# Beta testers needed for Alarm Clock beta



## Ghoser777 (Aug 6, 2002)

(You may have already seen this on Macnn)

Hi, I'm the developer of a program called Alarm Clock S.E., and its going through a major rewrite that's making it a much stronger app. It's now in Obj-C and has a ton more features, but I need to make sure they all work like they're suppose to.

I was wondering if anyone would be interested in giving it a spin, trying out its features, and probing from problems. It's much more than just alarm clock, giving you lots of control over your schedule with calendar and holiday reminders, but because its so complex, I'm sure I messed something up.

The download link for the app is http://homepage.mac.com/fahrenba/acseBeta/acseBeta.tgz and a Usage.rtf file can be downloaded from http://homepage.mac.com/fahrenba/acseBeta/Usage.rtf

The Usage.rtf file isn't complete, but it covers most of the most intricate parts of the program. Some things still aren't implemented, such as overriding the system volume in the Sound preferences, Jumping to a Year/Month under the calendar menu, and displaying a date on the clock window, but much is completed.

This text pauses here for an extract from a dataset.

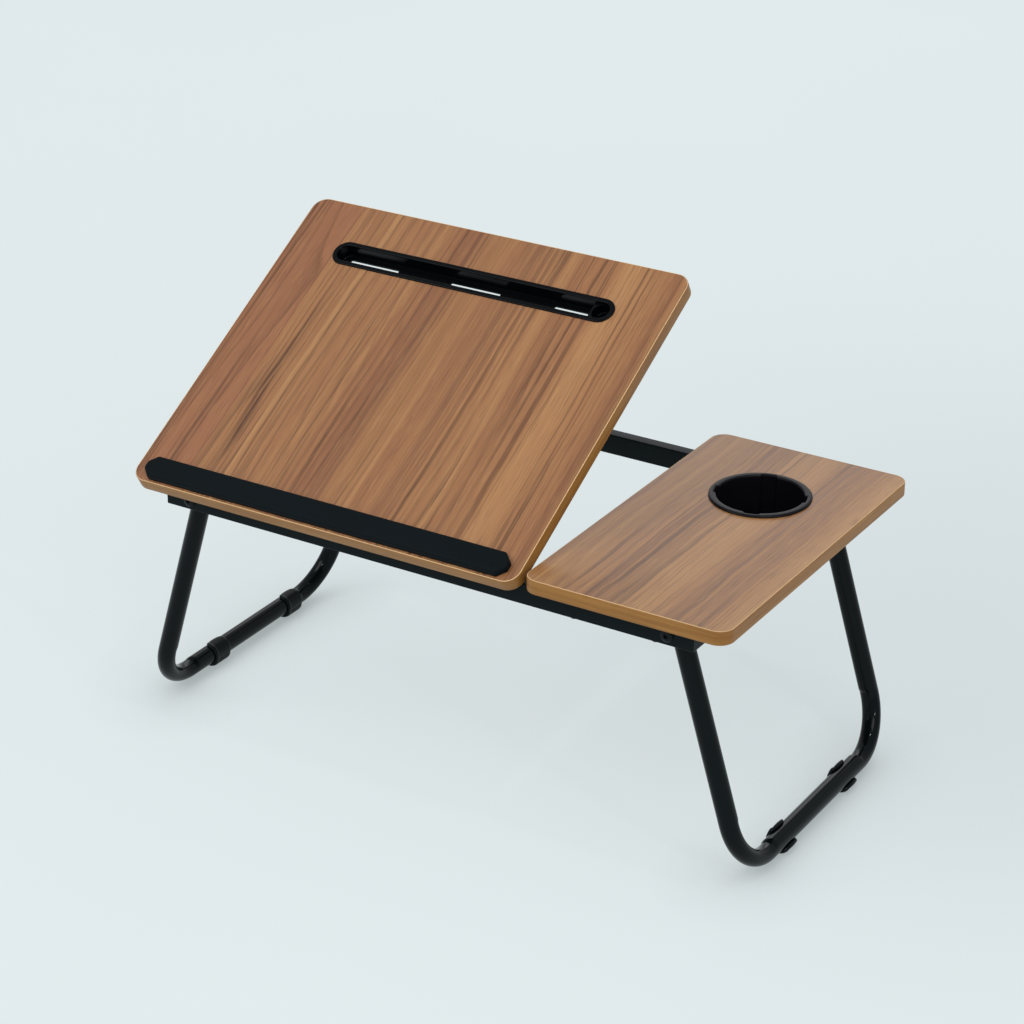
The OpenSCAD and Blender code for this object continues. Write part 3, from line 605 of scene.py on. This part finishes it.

This is an expiring demo with an exiration date of August 8th at midnight - this is when I need to have this app go 'GM' for version 3.0.

Thanks to anyone who can help me out!

Sincerely,
Matt Fahrenbacher
Humongous Elephants and Tigers


----------



## Ghoser777 (Aug 8, 2002)

Just so I know, is anyone trying this out?

I keep checking, but I get no responses...

Matt Fahrenbacher


----------



## Ghoser777 (Aug 9, 2002)

Well, for those interested, 3.0 GM is now up and running.

Here's the VT link: http://www.versiontracker.com/moreinfo.fcgi?id=12255&db=macosx

Thanks to all those who beta tested.

Matt Fahrenbacher


----------